Dan Baum, the author of Smoke and Mirrors: The War on Drugs and the Policy of Failure, published in 1996, passed away from brain cancer on October 8. He was 64.
Baum wrote in the book:
“At a time when the public debates whether gun laws and wetlands protection violate the Constitution, the War on Drugs concentrates unprecedented police power inside the Beltway, all but eliminating Fourth Amendment rights and turning the attorney general into a kind of urban viceroy who can mete out punishment without trial. The drug war clogs the courts to the point of breakdown. It keeps more Americans in federal prison for drug crime than were in for all crimes put together.
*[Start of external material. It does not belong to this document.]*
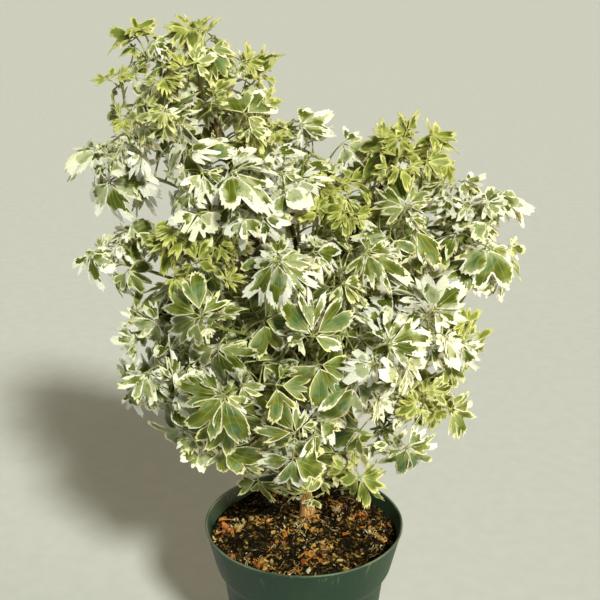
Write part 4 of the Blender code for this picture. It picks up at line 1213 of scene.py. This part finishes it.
def make_bark(limbs, finish):
    """Trunk and limbs: round bars along the limbs' lines. The radius has fine ridges along the bar and a
    raised, half-round scar every few millimetres where a leaf was, and the trunk's foot widens into the
    soil."""
    rng = np.random.default_rng([SEED, 500])
    nets = []
    for name, (line, radii) in limbs.items():
        steps, sides = TRUNK_NET if name == "trunk" else LIMB_NET
        fine = smooth_path(line, steps)
        run = np.append(0, np.cumsum(np.linalg.norm(np.diff(fine, axis=0), axis=1)))
        plain = np.interp(np.linspace(0, 1, steps), np.linspace(0, 1, len(radii)), radii)
        plain[-3:] *= (0.95, 0.75, 0.30)
        if name == "trunk":
            plain = plain + FOOT_FLARE * np.exp(-((fine[:, 2] - FOOT_FLARE_TOP) / FOOT_FLARE_REACH) ** 2)
        points, quads, caps, _ = tubes(fine[None], plain[None], sides)
        turn = np.tile(np.linspace(0, 1, sides, endpoint=False), steps)
        along = np.repeat(run, sides)
        places = np.arange(FIRST_SCAR, run[-1], SCAR_SPACING)
        places = places + rng.uniform(-SCAR_SHIFT, SCAR_SHIFT, len(places))
        face = (np.arange(len(places)) * SCAR_TURN + rng.uniform(0, 0.1, len(places))) % 1
        off = (along[:, None] - places) / SCAR_LENGTH
        half_round = (0.5 + 0.5 * np.cos(2 * np.pi * (turn[:, None] - face))) ** 1.5
        scar = (np.exp(-(off**2)) * half_round).max(1)
        ridge = (value_noise(turn * 8, along / 0.009, 1, 8) * 0.05
                 + value_noise(turn * 12, along / 0.003, 2, 12) * 0.035)
        centre = np.repeat(fine, sides, axis=0)
        body = points[: steps * sides]
        out = body - centre
        size = np.linalg.norm(out, axis=1, keepdims=True)
        grown = size * (1 + ridge[:, None]) + (SCAR_HEIGHT * scar)[:, None] * np.minimum(1, size / 0.003)
        points[: steps * sides] = centre + out / size * grown
        nets.append((points, quads, caps, np.append(scar, (0, 0))))
    made = piece("bark", *joined(nets), [finish], {"scar": np.concatenate([net[3] for net in nets])})
    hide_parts("trunk_and_limbs")


def turned(profile, sides):
    """Surface of a profile of (radius, height) turned round Z, closed on the axis at both ends. Its first
    and last points lie on the axis. A profile that runs outwards on top and down its outer side faces
    outwards."""
    (_, first), *rings, (_, last) = profile
    rings = np.array(rings)
    t = np.linspace(0, 2 * np.pi, sides, endpoint=False)
    x, y = rings[:, :1] * np.cos(t), rings[:, :1] * np.sin(t)
    body = np.stack([x, y, np.repeat(rings[:, 1:], sides, 1)], -1).reshape(-1, 3)
    quads = bands(len(rings), sides)[:, (0, 3, 2, 1)]
    pole = len(body)
    caps = np.vstack([fan(pole, 0, sides), fan(pole + 1, pole - sides, sides)[:, (1, 0, 2)]])
    return np.vstack([body, [(0, 0, first), (0, 0, last)]]), quads, caps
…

It criminalizes a generation of African American men...”
The big revelation in Smoke and MIrrors was Baum's interview with Nixon advisor John Ehrlichman, who told him the targets of the drug war were Blacks (for heroin) and the anti-war left and hippies (for marijuana). "This interview," Baum said in the clip below in 2016, "not only changed the book I wrote, it changed my career ever since. This interview told me if you get people far enough way from the events they're describing, especially if they've done bad things, they want to talk about it, they want to get it off their chest. I think somebody finally gave Ehrlichman the chance to apologize."
In its review, the Los Angeles Times said Smoke and Mirrors reads like a "manifesto for legalization... [whose] heroes tend to be legalizers, like [then] Baltimore Mayor Kurt Schmoke," adding: "His line of argument leads directly into the pro-legalization camp."
The reviewer deemed the book "worth reading. By showing how mad the drug war has become, it might help clear the way for a saner approach."
Baum was born in South Orange, New York. After a stint at The New Yorker, Baum took to Twitter to tell the story of why he was fired, 140 characters at a time. He and his wife Margaret L. Knox collaborated on Smoke and Mirrors and three other books, but she never took a byline.
"We really should say legalize and regulate, not just legalize," Baum said in the interview above. "You have to regulate how they're distributed. I personally would argue for state monopoly of distribution."
Baum and Knox had moved to Boulder. He was enamored with marijuana legalization in Colorado. "It's an amazing thing to see," Baum raved. "Colorado has legalized and regulated marijuana in a pretty intelligent way and they deserve a lot of credit for it... That's an good abject lesson."
He called for full drug legalization here in 2016 and appeared in the documentary, Public Enemy Number One, in 2019.
Dan Baum's insight and opinions about drug policy will be missed.